During striking, it is easy to be consumed entirely by your own choices and lose sight of what the opposition is doing. This can lead to missed opportunities to raise successful Batson challenges. We recommend assigning a member of the trial team to review the other side’s strikes in real time for any opportunity to make a successful Batson challenge. Specific factors to hone in on include:

  • What legitimate criteria could the other side claim for striking the juror? In our experience, many attorneys do strike jurors based on basic demographic and background information (for example, plaintiffs in personal injury and wrongful death cases tend to disproportionately strike men with some form of leadership experience at work). If a juror has provided little or no case-specific information, a Batson challenge may very well prove successful.
  • Did opposing counsel talk to the juror at all/at length? Similar to the previous point – if counsel fails to ask a juror about case-related topics, a Batson challenge may be more likely to succeed, especially if they have asked most of the other jurors such questions. This is true even when there is a juror questionnaire – many judges are much more suspicious of strikes made against jurors that counsel did not speak with, even if the juror wrote a problematic or telling statement in their questionnaire. We have witnessed numerous Batson challenges granted because counsel failed to speak with a juror at all.
  • Is opposing counsel’s reasoning specific to the struck juror? If other jurors who remain on the panel have the same experience/attitude, highlighting this may undermine the validity of opposing counsel’s argument against the Batson challenge – especially if the remaining jurors are of a different group.
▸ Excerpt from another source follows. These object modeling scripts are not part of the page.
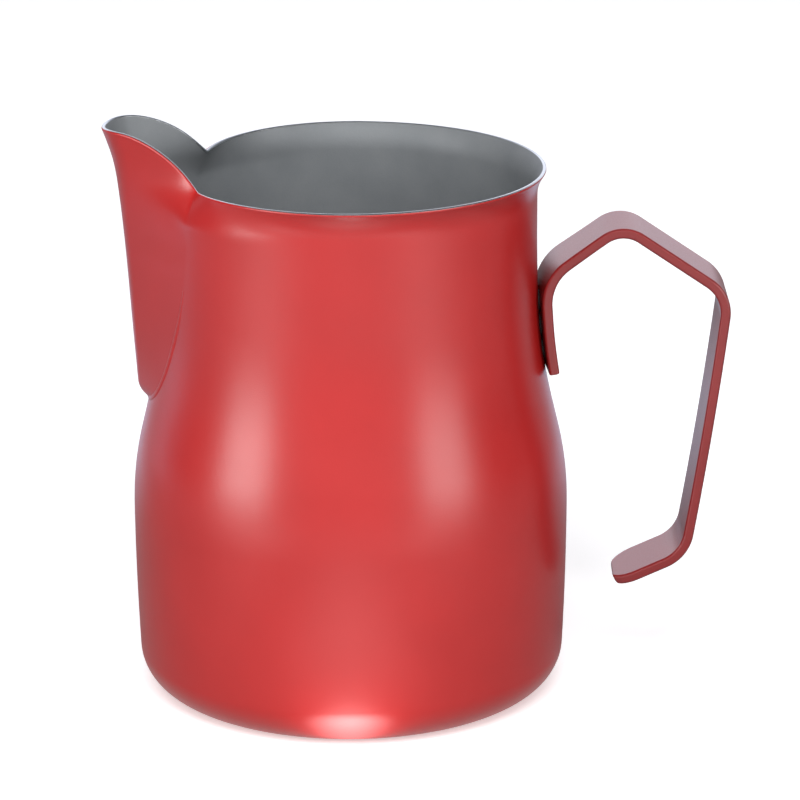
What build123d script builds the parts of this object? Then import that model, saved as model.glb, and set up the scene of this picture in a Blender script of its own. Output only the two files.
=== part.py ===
from build123d import *
from math import asin, cos, degrees, radians, sin, sqrt
import os

# Milk frothing pitcher: a drawn pot, a welded spout and a bent strap handle.
# Frame: Z up, origin at the centre of the face that the pot stands on,
# handle towards +X, spout towards -X, mirror plane y = 0.

# ---------------------------------------------------------------- driving dimensions (mm)
wall = 0.8                    # sheet thickness of the pot and of the spout
rim_height = 107.9
belly_radius = 44.0           # the largest radius of the pot

# Pot profile, upwards from the base
base_corner_radius = 8.6
side_height = 30.3            # from the base corner up to the largest radius
side_swell = 0.7              # how much the side widens over that height
shoulder_radius = 66.0
shoulder_angle = 13.5         # slope of the shoulder from the vertical, degrees
shoulder_run = 5.7            # straight length of the shoulder
hollow_radius = 112.0         # the shoulder runs into the neck on this radius
neck_lean = 1.8               # lean of the neck where the hollow ends, degrees
neck_round = 500.0            # the neck comes upright on this radius
lip_start = 100.0             # level where the lip starts to leave the neck
lip_flare = 1.9               # how far the lip stands out from the neck
lip_pull = 4.6                # how far the rim is drawn in again beside the spout
lip_round_angle = 100.0       # the rim is round this far each way from the handle, degrees
lip_pull_angles = (118.0, 130.0, 148.0)   # from the handle round to the spout, degrees
lip_pull_shares = (0.28, 0.52, 1.0)       # share of the pull that the rim has there
lip_pull_power = 2.2          # how steeply the pull grows towards the rim
lip_levels = (0.55, 0.82, 1.0)            # the lip's sections, as shares of its height
lip_flare_start = 0.35        # share of the lip's height where it starts to stand out

# Base
stand_inner_radius = 31.0     # inside edge of the flat ring that the pot stands on
base_recess = 0.9             # the middle of the base is this far above the ring
base_recess_run = 2.0

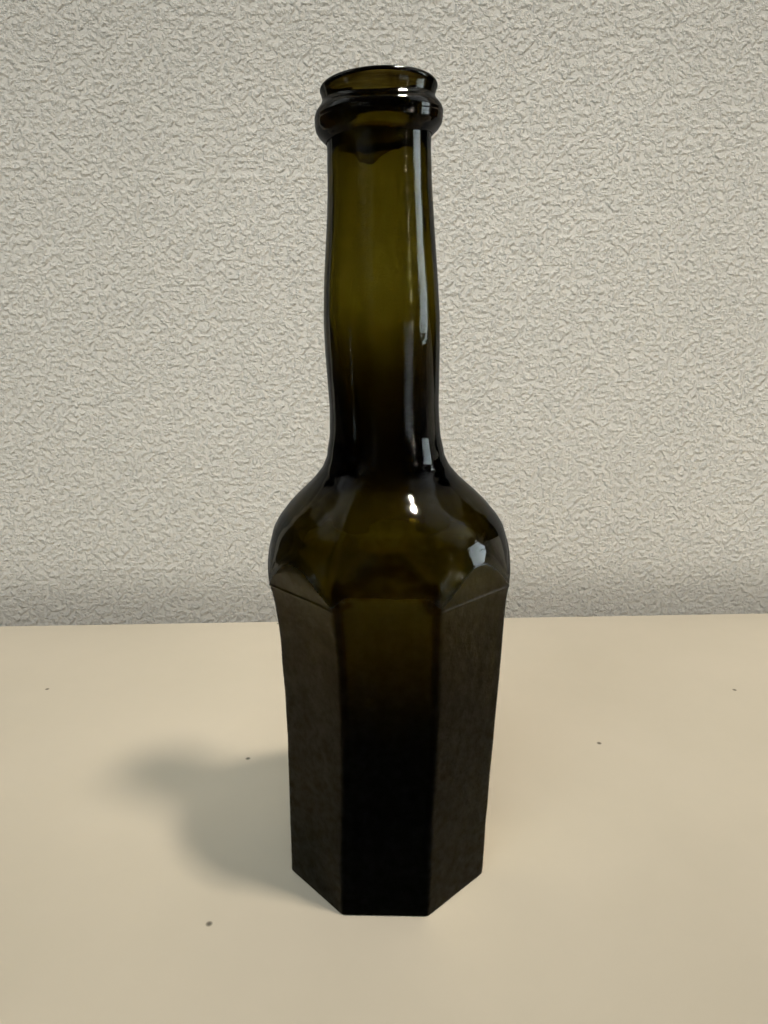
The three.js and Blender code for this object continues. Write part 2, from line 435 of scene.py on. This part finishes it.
def relief(angle, height):
    """What stands proud of the plain form."""
    edges = seam_relief(angle, height) + arch_relief(angle, height)
    edges = edges * (1 - FRONT_FAINTNESS * on_front(angle))
    waves = shoulder_relief(angle, height) + neck_relief(angle, height)
    return edges + waves + panel_relief(angle, height)


def loops(distance, height):
    """Points of closed loops round the bottle: its centre line wanders, and its lip is tilted."""
    distance, height = np.broadcast_arrays(distance, height)
    x = distance * np.cos(ANGLES) + centre_drift(height)
    tilt = LIP_TILT * smoothstep(height, TILT_FROM, TILT_FULL)
    return np.stack([x, distance * np.sin(ANGLES), height + tilt * x], axis=-1)


def satin(angle, height):
    """1 on the mould-chilled panels, 0 on the fire-bright shoulder and neck above their arched tops."""
    above_front = smoothstep(height, FOLD_FROM, FOLD_FROM + 1.5) * on_front(angle)
    past_edge = smoothstep(past_arch(angle, height), *SATIN_EDGE)
    return 1 - np.maximum(past_edge, above_front)


def body_mark(angle, height):
    """0 to 1, painted shade: lines down the front panel's upright edges, blots at their tops, and darkening
    over the fold.
    """
    inset = (HALF_PANEL - off_front(angle)) * SEAM_APOTHEM
    broken = 1 + 0.7 * lumps(angle, height, radius=28, size=2.5, upright=2)
    heavier = 0.45 + 0.55 * bell(height, SEAM_HEIGHT + 1, 7)
    lines = bell(inset, EDGE_SHADE_INSET, EDGE_SHADE_WIDTH) * stretch(height, *FRONT_EDGES) * broken * heavier

    patches = 0.5 + lumps(angle, height, radius=28, size=1.7)
    blots = CORNER_SHADE * bell(inset, CORNER_SHADE_INSET, CORNER_SHADE_WIDTH) * np.maximum(patches, 0)
    blots = blots * bell(height, FOLD_FROM, CORNER_SHADE_HEIGHT)

    cloudy = 1 + lumps(angle, height, radius=28, size=3, upright=0.7)
    fold_shade = FOLD_SHADE * fold(angle, height) / FOLD * cloudy
    return np.clip(lines + blots + fold_shade, 0, 1)


def skin(name, rows, tips=(), **finish):
    """A mesh that joins each loop to the next one, closed by two tips or end to end.

    finish gives the first loops' shares of satin and of painted shade, point by point. Other points have
    none.
    """
    count, steps = rows.shape[:2]
    joins = count - 1 if tips else count
    here = np.arange(joins)[:, None] * steps
    there = (np.arange(joins)[:, None] + 1) % count * steps
    i = np.arange(steps)
    j = (i + 1) % steps
    faces = np.stack(np.broadcast_arrays(here + i, here + j, there + j, there + i), axis=-1)
    faces = faces.reshape(-1, 4).tolist()
    points = rows.reshape(-1, 3).tolist()
    if tips:
        first, last = len(points), (count - 1) * steps
        points += [list(tip) for tip in tips]
        faces += [(first, b, a) for a, b in zip(i.tolist(), j.tolist())]
        faces += [(first + 1, last + a, last + b) for a, b in zip(i.tolist(), j.tolist())]
    mesh = bpy.data.meshes.new(name)
    mesh.from_pydata((np.array(points) * MM).tolist(), [], faces)
    mesh.shade_smooth()
    for attribute in ("satin", "mark"):
        shares = np.zeros(len(points))
        if attribute in finish:
            shares[: finish[attribute].size] = finish[attribute].ravel()
        mesh.attributes.new(attribute, "FLOAT", "POINT").data.foreach_set("value", shares)
    mesh.validate()
    piece = bpy.data.objects.new(name, mesh)
    bpy.context.scene.collection.objects.link(piece)
    return piece


def column(*values):
    """Values as a column, so that each belongs to one loop."""
    return np.concatenate(values)[:, None]


def underside():
    """A round push-up inside an eight-sided standing face, then the rounded heel."""
    share = column(np.linspace(0.08, 1, 14))
    push_up = loops(PUSH_UP_RADIUS * share + 0 * ANGLES, PUSH_UP_DEPTH * (1 - share**2) + 0 * ANGLES)
    turn = column(np.linspace(0, math.pi / 2, 8))
    height = HEEL_RADIUS * (1 - np.cos(turn)) + 0 * ANGLES
    heel = loops(outside(ANGLES, height) - HEEL_RADIUS * (1 - np.sin(turn)), height)
    return [push_up, heel]


OUTER_HEIGHTS = column(
    np.linspace(2, 79.5, 46),
    np.linspace(79.8, 82.2, 20),
    np.linspace(82.6, 118, 76),
    np.linspace(118.8, 179, 60),
    np.linspace(179.5, 189.3, 22),
)


def outer_wall():
    height = OUTER_HEIGHTS
    return loops(outside(ANGLES, height) + relief(ANGLES, height), height)


def rim():
    """From the lip's outer edge over the level top and down into the mouth."""
    turn = column(np.linspace(0, math.pi / 2, 8))
    outer_distance = LIP_RADIUS - LIP_ROUNDING * (1 - np.cos(turn)) + 0 * ANGLES
    outer = loops(outer_distance, BOTTLE_HEIGHT - LIP_ROUNDING * (1 - np.sin(turn)))
    ease_from = LIP_RADIUS - LIP_ROUNDING - RIM_FLAT
    inner_distance = ease_from - MOUTH_EASE_WIDTH * np.sin(turn) + 0 * ANGLES
    inner = loops(inner_distance, BOTTLE_HEIGHT - MOUTH_EASE_HEIGHT * (1 - np.cos(turn)))
    return [outer, inner]


INNER_FLOOR = PUSH_UP_DEPTH + BASE_THICKNESS
INNER_HEEL_TOP = INNER_FLOOR + INNER_HEEL_HEIGHT - INNER_FLOOR_RISE
INNER_HEIGHTS = column(
    np.linspace(187.8, 180, 24),
    np.linspace(179, 106, 44),
    np.linspace(105, 80, 24),
    np.linspace(78, INNER_HEEL_TOP, 24),
)


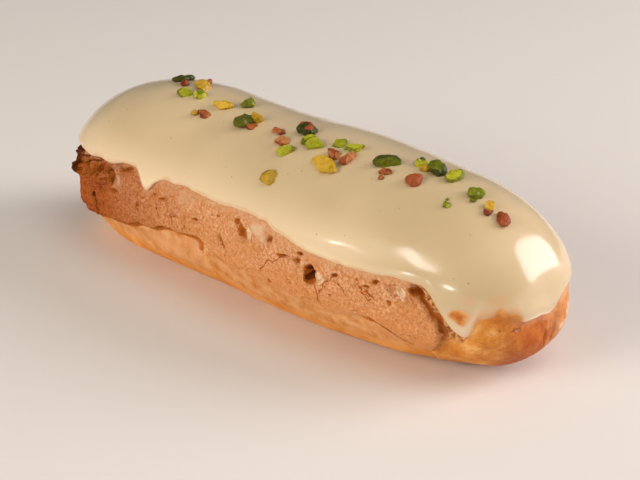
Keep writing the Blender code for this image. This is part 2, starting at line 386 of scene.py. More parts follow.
# %% Holes, cracks and burnt lumps
# A hole has brown painted shade on its left wall, and some have pale painted light on their right wall:
# (place, height, half width, half height, depth, lean in degrees, how brown, how pale).
HOLES = [
    (-50.6, 19.6, 0.5, 3.2, 1.8, 0, 1), (-45.3, 21, 1.2, 1.3, 1, 20, 0.9),
    (-41.6, 22.2, 1.2, 0.7, 0.9, -20, 0.9), (-33.8, 24.7, 1.7, 0.5, 0.8, 25, 0.9),
    (-40, 20.6, 0.8, 1.9, 1, 10, 0.9), (-38.7, 21.9, 2.2, 2.4, 0.5, 10, 0),
    (-37.6, 18.6, 1.4, 0.5, 0.6, 0, 0.8), (-47.6, 11.5, 0.6, 4.4, 0.8, 5, 1.2),
    (-52.2, 16.6, 1.4, 0.5, 0.6, -10, 0.6), (-29.4, 17.9, 0.4, 0.6, 0.4, 0, 0.7),
    (-21.4, 21.5, 1.5, 0.35, 0.5, 20, 0.6), (-24.6, 21.6, 0.5, 0.4, 0.4, -30, 0.7),
    (-18, 18.4, 0.7, 0.3, 0.4, 10, 0.6), (-15, 17, 0.4, 0.8, 0.4, 0, 0.5, 0.2),
    (-11.6, 19.8, 0.7, 0.4, 0.5, 0, 1), (-5, 22.6, 0.5, 0.4, 0.4, 0, 0.6),
    (0.9, 23.3, 0.8, 0.7, 0.8, 25, 0.7, 0.3), (2.6, 21.6, 1, 2, 1.3, 28, 0.7),
    (4, 22, 1.5, 1.8, 0.3, 28, 0, 0.5), (10.6, 22.6, 0.6, 1, 1, 0, 0.6, 0.4),
    (-10.2, 14.3, 0.7, 2.2, 1, 50, 1.3), (-10.9, 12.8, 1.1, 1.7, 0.3, 45, 0, 0.45),
    (-11.9, 12.4, 0.9, 3.4, 0.5, 12, 0.45), (-3.6, 17.4, 0.5, 1.9, 0.9, 30, 0.6, 0.3),
    (14.9, 20.3, 1.7, 0.35, 0.9, 8, 0.85), (18.6, 20.4, 1.3, 0.9, 0.9, 0, 0.5, 0.6),
    (21.5, 19.2, 1, 1.4, 1.9, -20, 1.1), (21.7, 17.5, 1, 1.7, 1.7, 20, 1.1),
    (22.9, 18.4, 2, 1.4, 0.8, 0, 0, 0.6), (19, 22, 0.8, 0.5, 0.6, 0, 1), (28, 20, 0.6, 0.6, 0.7, 0, 0.8),
    (37.4, 21.2, 0.9, 0.6, 1, 10, 0.8, 0.2), (35.6, 19.8, 0.9, 0.3, 0.5, 0, 0.8),
    (41.5, 20.2, 1.9, 1.2, 1, -20, 0.3, 1), (45.6, 20.9, 1.6, 0.8, 1.2, -35, 0.9, 0.5),
    (40.6, 17.6, 0.5, 0.8, 0.5, 10, 0.7), (33, 20.6, 0.4, 0.4, 0.4, 0, 0.8),
    (27, 15.6, 0.4, 0.4, 0.3, 0, 0.6), (10.2, 12.6, 0.5, 0.7, 0.5, 20, 0.7, 0.4),
    (52.6, 13.5, 0.6, 0.5, 0.5, 20, 0.8), (53.7, 12.4, 0.7, 0.6, 0.6, 0, 0.9),
    (54.5, 11, 0.6, 0.5, 0.5, 0, 0.8), (52.7, 11.8, 0.5, 0.4, 0.4, 0, 0.7),
    (55.3, 12.2, 0.4, 0.4, 0.4, 0, 0.6), (56.6, 9.6, 0.7, 0.3, 0.3, 0, 0.5),
    (64.5, 14.4, 0.9, 0.6, 0.4, 20, 0.5, 0.4), (61.4, 15.2, 0.4, 0.3, 0.3, 0, 0.4),
    (76.7, 8, 0.6, 1.1, 1, 0, 0.9, 0.3), (72.4, 11, 0.35, 3.6, 0.45, 4, 0.3),
    (75, 11.2, 0.4, 3.4, 0.5, -5, 0.35, 0.3), (78.3, 11, 0.4, 4, 0.5, 4, 0.2, 0.3),
    (82, 12, 0.45, 4, 0.5, -4, 0.15, 0.3), (94, 16, 1.8, 1.4, 1.4, 20, 0.8, 0.5),
    (106, 18.5, 2, 0.8, 1.2, -15, 0.8), (118, 15, 0.5, 2.4, 1, 10, 0.9),
    (136, 14.5, 1.4, 1.3, 1.4, 30, 0.8, 0.6), (149, 18, 2.2, 0.6, 1, 8, 0.8),
    (166, 19, 1, 1, 1, 0, 0.7, 0.4), (181, 17.5, 1.4, 1.7, 1.5, -20, 0.9, 0.6),
    (196, 14, 0.4, 2.6, 1, 5, 1), (208, 19, 1.4, 1, 1, 0, 0.9),
]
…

  • Is there a pattern? As previously noted, establishing a pattern of strikes – particularly if this results in the exclusion of a certain group from the seated panel – is often a critical (and sometimes necessary) aspect of winning Batson. At a minimum, alerting the Court to the fact that the other side’s strikes indicate a pattern of excluding one group may dissuade opposing counsel from continuing to strike jurors from that same group.